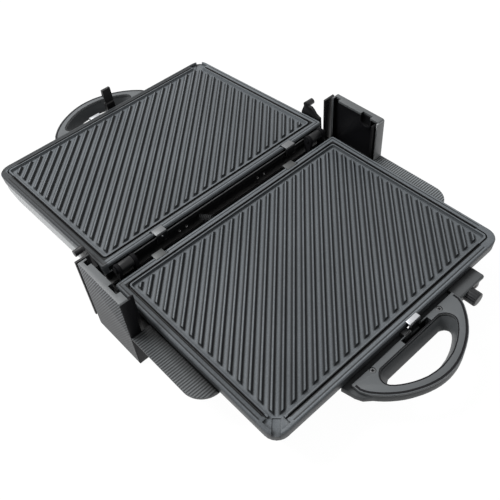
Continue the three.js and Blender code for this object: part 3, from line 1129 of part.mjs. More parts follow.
// A coil of round wire in one unbroken tube, closed at both ends
function wireGuard() {
  const rings = GUARD_CURLS * GUARD_STEPS_PER_CURL;
  const length = GUARD_CURLS * GUARD_PITCH;
  const positions = [];
  const index = [];
  const point = (t) => {
    const angle = t * GUARD_CURLS * 2 * Math.PI;
    return new THREE.Vector3(
      GUARD_RADIUS * Math.cos(angle), (t - 1 / 2) * length, GUARD_RADIUS * Math.sin(angle));
  };
  for (let i = 0; i <= rings; i += 1) {
    const t = i / rings;
    const angle = t * GUARD_CURLS * 2 * Math.PI;
    const centre = point(t);
    const outward = new THREE.Vector3(Math.cos(angle), 0, Math.sin(angle));
    const along = new THREE.Vector3(
      -GUARD_RADIUS * Math.sin(angle), GUARD_PITCH / (2 * Math.PI),
      GUARD_RADIUS * Math.cos(angle)).normalize();
    const across = new THREE.Vector3().crossVectors(along, outward);
    for (let s = 0; s < GUARD_SIDES; s += 1) {
      const turn = (s / GUARD_SIDES) * 2 * Math.PI;
      const place = centre.clone()
        .addScaledVector(outward, GUARD_WIRE_RADIUS * Math.cos(turn))
        .addScaledVector(across, GUARD_WIRE_RADIUS * Math.sin(turn));
      positions.push(place.x, place.y, place.z);
    }
  }
  for (let i = 0; i < rings; i += 1) {
    for (let s = 0; s < GUARD_SIDES; s += 1) {
      const a = i * GUARD_SIDES + s;
      const b = i * GUARD_SIDES + ((s + 1) % GUARD_SIDES);
      index.push(a, b, b + GUARD_SIDES, a, b + GUARD_SIDES, a + GUARD_SIDES);
    }
  }
  const last = rings * GUARD_SIDES;
  for (let s = 1; s + 1 < GUARD_SIDES; s += 1) {
    index.push(0, s + 1, s, last, last + s, last + s + 1);
  }
  const geometry = new THREE.BufferGeometry();
  geometry.setAttribute('position', new THREE.Float32BufferAttribute(positions, 3));
  geometry.setIndex(index);
  geometry.rotateZ(THREE.MathUtils.degToRad(GUARD_TURN_DEGREES));
  geometry.translate(GUARD_X, GUARD_Y, GUARD_Z);
  return geometry;
}

function foot(x, y) {
  return turned([
    [0, -RIM_HEIGHT], [FOOT_RADIUS - FOOT_BEVEL, -RIM_HEIGHT], [FOOT_RADIUS, FOOT_BEVEL - RIM_HEIGHT],
    [FOOT_RADIUS, -TUB_BOTTOM - SEAT_GAP], [0, -TUB_BOTTOM - SEAT_GAP],
  ], x, y);
}

// The gland in the rear wall for the mains lead, open through the middle
function cordGland() {
  const wall = TUB_REAR_Y;
  return turnedAlongY([
    [GLAND_BORE_RADIUS, wall - GLAND_INSIDE], [GLAND_RADIUS, wall - GLAND_INSIDE],
    [GLAND_RADIUS, wall + SEAT_GAP],
    [GLAND_FLANGE_RADIUS, wall + SEAT_GAP], [GLAND_RADIUS, wall + GLAND_FLANGE],
    [GLAND_BORE_RADIUS, wall + GLAND_FLANGE],
    [GLAND_BORE_RADIUS, wall - GLAND_INSIDE],
  ], GLAND_X, GLAND_Z);
}

// What both halves share: plate, clips, catch, frame, reflector, heater and handle
function addHalf(group, prefix, drop, slotX, isLid) {
  addPiece(group, `${prefix}_plate`, cookingPlate(), FINISH.coating);
  CLIP_CENTRES.forEach((centre, i) => {
    addPiece(group, `${prefix}_plate_clip_${i + 1}`, plateClip(centre), FINISH.dullSteel);
  });
  addPiece(group, `${prefix}_plate_catch`, plateCatch(CATCH_DROP), FINISH.brightSteel);
  addPiece(group, `${prefix}_frame`, frameRing(isLid), FINISH.blackPlastic);
  addPiece(group, `${prefix}_reflector`, reflectorTray(), FINISH.dullSteel);
  addPiece(group, `${prefix}_heater`, heater(), FINISH.dullSteel);
  addPiece(group, `${prefix}_handle_face`, handleFace(drop, slotX), FINISH.greyPlastic);
  addPiece(group, `${prefix}_handle_grip`, handleGrip(drop, slotX, isLid), FINISH.greyPlastic);
  [-1, 1].forEach((side, i) => {
    addPiece(group, `${prefix}_handle_screw_${i + 1}`, handleScrew(drop, side), FINISH.brightSteel);
  });
}

const grill = new THREE.Group();
const stand = new THREE.Group();
stand.position.set(0, 0, RIM_HEIGHT);
grill.add(stand);

// Base half, turned round so that its far edge faces the front
const baseHalf = new THREE.Group();
baseHalf.position.set(0, -HALF_GAP, 0);
baseHalf.rotation.z = Math.PI;
stand.add(baseHalf);
addHalf(baseHalf, 'base', HANDLE_FACE_DROP_BASE, BASE_SLOT_X, false);
addPiece(baseHalf, 'control_box', controlBox(), FINISH.greyPlastic);
addPiece(baseHalf, 'thermostat_case', thermostatCase(), FINISH.dullSteel);
addPiece(baseHalf, 'thermostat_knob', thermostatKnob(), FINISH.blackPlastic);
addPiece(baseHalf, 'thermostat_shaft', thermostatShaft(), FINISH.brightSteel);
addPiece(baseHalf, 'pilot_lamp', pilotLamp(), FINISH.lamp);

// Base housing, towers, feet and the floating hinge
addPiece(stand, 'base_shell', baseShell(), FINISH.blackPlastic);
for (const [side, name] of [[-1, 'left'], [1, 'right']]) {
  addPiece(stand, `side_cover_${name}`, sideCover(side), FINISH.greyPlastic);
  addPiece(stand, `tower_liner_${name}`, towerLiner(side), FINISH.blackPlastic);
  addPiece(stand, `hinge_pin_${name}`, hingePin(side), FINISH.brightSteel);
  FOOT_Y.forEach((y, i) => {
    addPiece(stand, `foot_${name}_${i + 1}`, foot(side * FOOT_X, y), FINISH.rubber);
  });
}
addPiece(stand, 'cord_gland', cordGland(), FINISH.rubber);
addPiece(stand, 'hinge_carriage', hingeCarriage(), FINISH.blackPlastic);
addPiece(stand, 'wire_guard', toSolid(wireGuard()), FINISH.brightSteel);

// Lid half: shut it lies upside down over the base, then it swings open about the hinge axis
const lidSwing = new THREE.Group();
lidSwing.position.set(0, HINGE_AXIS_Y, HINGE_AXIS_Z);
lidSwing.rotation.x = -THREE.MathUtils.degToRad(LID_OPEN_DEGREES);
stand.add(lidSwing);
const lidHalf = new THREE.Group();
lidHalf.position.set(0, -HALF_GAP - HINGE_AXIS_Y, CLOSED_GAP - HINGE_AXIS_Z);
lidHalf.rotation.x = Math.PI;
lidSwing.add(lidHalf);
addHalf(lidHalf, 'lid', HANDLE_FACE_DROP_LID, LID_SLOT_X, true);
addPiece(lidHalf, 'lid_shell', lidShell(), FINISH.silver);
const pivotInLidY = -HALF_GAP - HINGE_AXIS_Y;
const pivotInLidZ = CLOSED_GAP - HINGE_AXIS_Z;
for (const [side, name] of [[-1, 'left'], [1, 'right']]) {
  addPiece(lidHalf, `hinge_arm_${name}`, hingeArm(side, pivotInLidY, pivotInLidZ), FINISH.blackPlastic);
  addPiece(lidHalf, `lid_horn_${name}`, lidHorn(side), FINISH.blackPlastic);
}
addPiece(lidHalf, 'lock_hook', lockHook(), FINISH.blackPlastic);
addPiece(lidHalf, 'lock_hook_pin', rod(PLATE_DEPTH + HOOK_PIVOT_REACH, -HOOK_PIVOT_DROP, HOOK_PIN_RADIUS,
  HOOK_CENTRE_X - HOOK_WIDTH / 2 - HOOK_PIN_OVERHANG, HOOK_CENTRE_X + HOOK_WIDTH / 2 + HOOK_PIN_OVERHANG),
FINISH.brightSteel);

// Centres the open grill over the origin
grill.updateMatrixWorld(true);
const bounds = new THREE.Box3().setFromObject(stand, true);
stand.position.y = -(bounds.min.y + bounds.max.y) / 2;

export default grill;
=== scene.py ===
"""The looks of the contact grill: rounded edges, photographed detail, materials, light and camera."""

import json
import math

import bmesh
import bpy
from mathutils import Matrix, Vector

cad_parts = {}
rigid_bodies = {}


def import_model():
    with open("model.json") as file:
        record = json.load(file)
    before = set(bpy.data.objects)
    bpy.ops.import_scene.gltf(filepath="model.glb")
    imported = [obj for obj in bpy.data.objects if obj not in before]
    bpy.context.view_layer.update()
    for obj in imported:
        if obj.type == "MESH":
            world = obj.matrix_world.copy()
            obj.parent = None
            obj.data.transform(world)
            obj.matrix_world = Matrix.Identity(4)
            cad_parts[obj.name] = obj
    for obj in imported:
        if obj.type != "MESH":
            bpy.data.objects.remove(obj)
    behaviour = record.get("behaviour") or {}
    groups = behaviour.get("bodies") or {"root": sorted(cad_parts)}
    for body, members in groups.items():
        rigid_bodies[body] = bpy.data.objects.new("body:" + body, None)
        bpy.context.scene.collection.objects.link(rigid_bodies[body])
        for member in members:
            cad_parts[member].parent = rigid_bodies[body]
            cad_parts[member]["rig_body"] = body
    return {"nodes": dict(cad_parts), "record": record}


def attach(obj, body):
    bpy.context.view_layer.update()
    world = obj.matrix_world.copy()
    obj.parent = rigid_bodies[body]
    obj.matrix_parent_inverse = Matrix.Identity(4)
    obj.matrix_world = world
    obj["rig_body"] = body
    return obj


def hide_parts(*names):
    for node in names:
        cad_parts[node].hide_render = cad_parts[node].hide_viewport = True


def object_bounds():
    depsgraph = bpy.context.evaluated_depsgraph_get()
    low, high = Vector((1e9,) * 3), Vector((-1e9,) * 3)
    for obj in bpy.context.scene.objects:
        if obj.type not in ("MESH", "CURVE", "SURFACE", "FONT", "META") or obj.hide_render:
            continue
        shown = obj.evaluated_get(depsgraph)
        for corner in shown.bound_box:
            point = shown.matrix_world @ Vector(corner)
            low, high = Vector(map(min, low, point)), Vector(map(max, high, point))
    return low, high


MM = 0.001

# The photograph's view
CAMERA_PLACE = Vector((-313.15, -428.42, 573.56)) * MM
CAMERA_AZIMUTH = -38.18
CAMERA_ELEVATION = 48.70
CAMERA_ROLL = -5.7
CAMERA_LENS = 48.14
CAMERA_SENSOR = 36
CAMERA_NEAR = 0.01
CAMERA_FAR = 50

# Light
WORLD_FILL = 0.75
WORLD_FILL_FROM = 0.1
FLOOR_BOUNCE = 0.25
KEY_PLACE = Vector((-1.0, 1.0, 1.9))
KEY_SIZE = 0.8
KEY_WATTS = 40
SIDE_PLACE = Vector((-0.2, 1.3, 1.9))
SIDE_SIZE = 1.4
SIDE_WATTS = 16
LIGHT_TARGET = Vector((0, 0, 0.05))
FLOOR_SIZE = 14
FLOOR_CELLS = 8
FLOOR_GAP = 0.02 * MM
FLOOR_WHITE = 1.02
FLOOR_SHADOW_SHARE = 0.05
FLOOR_SHADOW_WHITE = 0.9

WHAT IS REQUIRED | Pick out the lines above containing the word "objects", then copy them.

WRITTEN RESPONSE |
    before = set(bpy.data.objects)
    imported = [obj for obj in bpy.data.objects if obj not in before]
            bpy.data.objects.remove(obj)
        rigid_bodies[body] = bpy.data.objects.new("body:" + body, None)
        bpy.context.scene.collection.objects.link(rigid_bodies[body])
    for obj in bpy.context.scene.objects:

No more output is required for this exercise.